=== Provided material ===

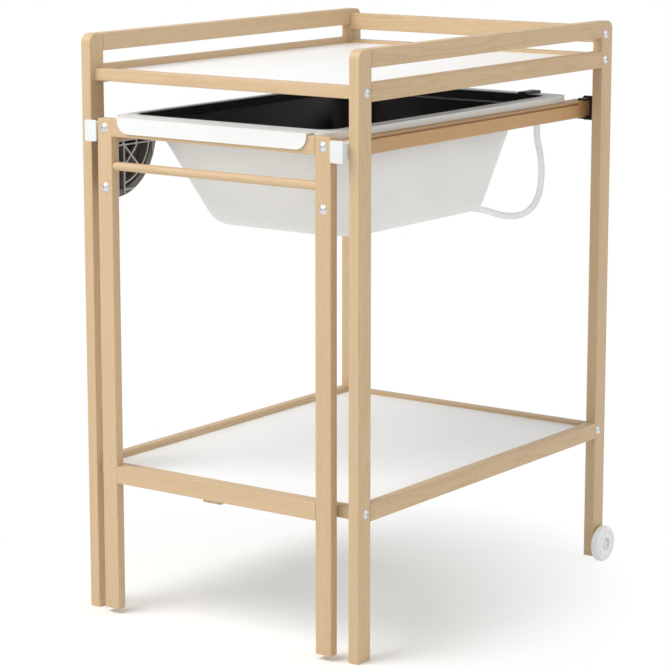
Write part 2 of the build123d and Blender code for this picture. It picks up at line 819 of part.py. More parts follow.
def tub_liner():
    """Dark inner skin that lines the tray and the basin."""
    near, far = liner_gap, liner_gap + liner_wall
    solid = tray(near, tray_floor + near, rim_top)
    solid += basin(tub_wall + near, tray_floor + far, floor_level + tub_wall + near)
    solid -= tray(far, tray_floor + far, rim_top + cut_over)
    solid -= basin(tub_wall + far, tray_floor + far + cut_over, liner_floor)
    return solid - drain_hole()


def rim_bead():
    """Grey bead on the rim round the mouth."""
    bead = tray(-bead_width, rim_top, rim_top + bead_height)
    return bead - tray(0, rim_top - cut_over, rim_top + cut_over)


def drain_ring(bottom, height, outer, inner):
    """A flat ring about the drain's axis."""
    return extrude(Pos(0, drain_y, bottom) * (Circle(outer) - Circle(inner)), height)


def drain_fitting():
    flange = drain_ring(liner_floor, drain_flange_thick, drain_flange_radius, drain_bore_radius)
    return flange + drain_ring(tail_bottom, liner_floor - tail_bottom, drain_radius, drain_bore_radius)


def drain_nut():
    bottom = floor_level - drain_nut_height
    return drain_ring(bottom, drain_nut_height, drain_nut_radius, drain_radius + drain_play)


def drain_elbow():
    """Closed cup under the drain with a spigot that the hose leaves from."""
    tip = (spigot_across, drain_y + spigot_along, elbow_mid)
    start = (0, drain_y, elbow_mid)
    top = (0, drain_y, tail_bottom)
    solid = rod((0, drain_y, elbow_bottom), top, drain_radius) + rod(start, tip, spigot_radius)
    cavity = rod((0, drain_y, elbow_bottom + elbow_wall), top, drain_radius - elbow_wall)
    return solid - cavity - rod(start, tip, spigot_bore_radius)


def tub_plug():
    """Drain plug: a cap over the fitting's flange, a tapered stem in its bore and a pull knob."""
    cap_bottom = flange_top + plug_gap
    cap_top = cap_bottom + plug_cap_thick
    cap = rod((0, drain_y, cap_bottom), (0, drain_y, cap_top), plug_cap_radius)
    cap = fillet(cap.edges().sort_by(Axis.Z)[-1], plug_cap_thick / 2)
    stem_low = plug_stem_radius - plug_stem_draw
    stem = Cone(stem_low, plug_stem_radius, plug_stem_length, align=(Align.CENTER, Align.CENTER, Align.MAX))
    knob = rod((0, drain_y, cap_top), (0, drain_y, cap_top + plug_knob_height), plug_knob_radius)
    knob = fillet(knob.edges().sort_by(Axis.Z)[-1], plug_knob_radius / 2)
    return cap + Pos(0, drain_y, cap_bottom) * stem + knob


def hose_path():
    """Straight runs joined by arcs as large as the two runs beside each corner allow."""
    points = [Vector(*point) for point in hose_route]
    runs = [after - before for before, after in zip(points, points[1:])]
    radii = []
    for before, after in zip(runs, runs[1:]):
        turn = math.radians(before.get_angle(after))
        shorter = min(before.length, after.length)
        radii.append(hose_fillet_share * shorter / math.tan(turn / 2))
    print("hose radii", [round(radius, 1) for radius in radii])
    return FilletPolyline(*points, radius=radii)


def drain_hose():
    path = hose_path()
    section = Circle(hose_radius) - Circle(spigot_bore_radius)
    hose = sweep(Plane(origin=path @ 0, z_dir=path % 0) * section, path=path)
    print("hose length", round(path.length, 1))
    print("hose volume over section times length", round(hose.volume / (section.area * path.length), 5))
    return hose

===

## Stated task:
Can you give every line above again, exactly as written?

## Reply:
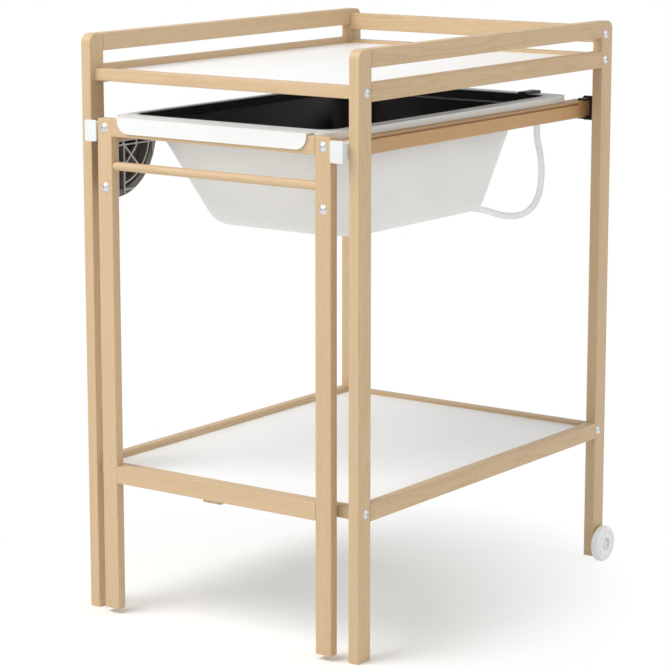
Write part 2 of the build123d and Blender code for this picture. It picks up at line 819 of part.py. More parts follow.
def tub_liner():
    """Dark inner skin that lines the tray and the basin."""
    near, far = liner_gap, liner_gap + liner_wall
    solid = tray(near, tray_floor + near, rim_top)
    solid += basin(tub_wall + near, tray_floor + far, floor_level + tub_wall + near)
    solid -= tray(far, tray_floor + far, rim_top + cut_over)
    solid -= basin(tub_wall + far, tray_floor + far + cut_over, liner_floor)
    return solid - drain_hole()


def rim_bead():
    """Grey bead on the rim round the mouth."""
    bead = tray(-bead_width, rim_top, rim_top + bead_height)
    return bead - tray(0, rim_top - cut_over, rim_top + cut_over)


def drain_ring(bottom, height, outer, inner):
    """A flat ring about the drain's axis."""
    return extrude(Pos(0, drain_y, bottom) * (Circle(outer) - Circle(inner)), height)


def drain_fitting():
    flange = drain_ring(liner_floor, drain_flange_thick, drain_flange_radius, drain_bore_radius)
    return flange + drain_ring(tail_bottom, liner_floor - tail_bottom, drain_radius, drain_bore_radius)


def drain_nut():
    bottom = floor_level - drain_nut_height
    return drain_ring(bottom, drain_nut_height, drain_nut_radius, drain_radius + drain_play)


def drain_elbow():
    """Closed cup under the drain with a spigot that the hose leaves from."""
    tip = (spigot_across, drain_y + spigot_along, elbow_mid)
    start = (0, drain_y, elbow_mid)
    top = (0, drain_y, tail_bottom)
    solid = rod((0, drain_y, elbow_bottom), top, drain_radius) + rod(start, tip, spigot_radius)
    cavity = rod((0, drain_y, elbow_bottom + elbow_wall), top, drain_radius - elbow_wall)
    return solid - cavity - rod(start, tip, spigot_bore_radius)


def tub_plug():
    """Drain plug: a cap over the fitting's flange, a tapered stem in its bore and a pull knob."""
    cap_bottom = flange_top + plug_gap
    cap_top = cap_bottom + plug_cap_thick
    cap = rod((0, drain_y, cap_bottom), (0, drain_y, cap_top), plug_cap_radius)
    cap = fillet(cap.edges().sort_by(Axis.Z)[-1], plug_cap_thick / 2)
    stem_low = plug_stem_radius - plug_stem_draw
    stem = Cone(stem_low, plug_stem_radius, plug_stem_length, align=(Align.CENTER, Align.CENTER, Align.MAX))
    knob = rod((0, drain_y, cap_top), (0, drain_y, cap_top + plug_knob_height), plug_knob_radius)
    knob = fillet(knob.edges().sort_by(Axis.Z)[-1], plug_knob_radius / 2)
    return cap + Pos(0, drain_y, cap_bottom) * stem + knob


def hose_path():
    """Straight runs joined by arcs as large as the two runs beside each corner allow."""
    points = [Vector(*point) for point in hose_route]
    runs = [after - before for before, after in zip(points, points[1:])]
    radii = []
    for before, after in zip(runs, runs[1:]):
        turn = math.radians(before.get_angle(after))
        shorter = min(before.length, after.length)
        radii.append(hose_fillet_share * shorter / math.tan(turn / 2))
    print("hose radii", [round(radius, 1) for radius in radii])
    return FilletPolyline(*points, radius=radii)


def drain_hose():
    path = hose_path()
    section = Circle(hose_radius) - Circle(spigot_bore_radius)
    hose = sweep(Plane(origin=path @ 0, z_dir=path % 0) * section, path=path)
    print("hose length", round(path.length, 1))
    print("hose volume over section times length", round(hose.volume / (section.area * path.length), 5))
    return hose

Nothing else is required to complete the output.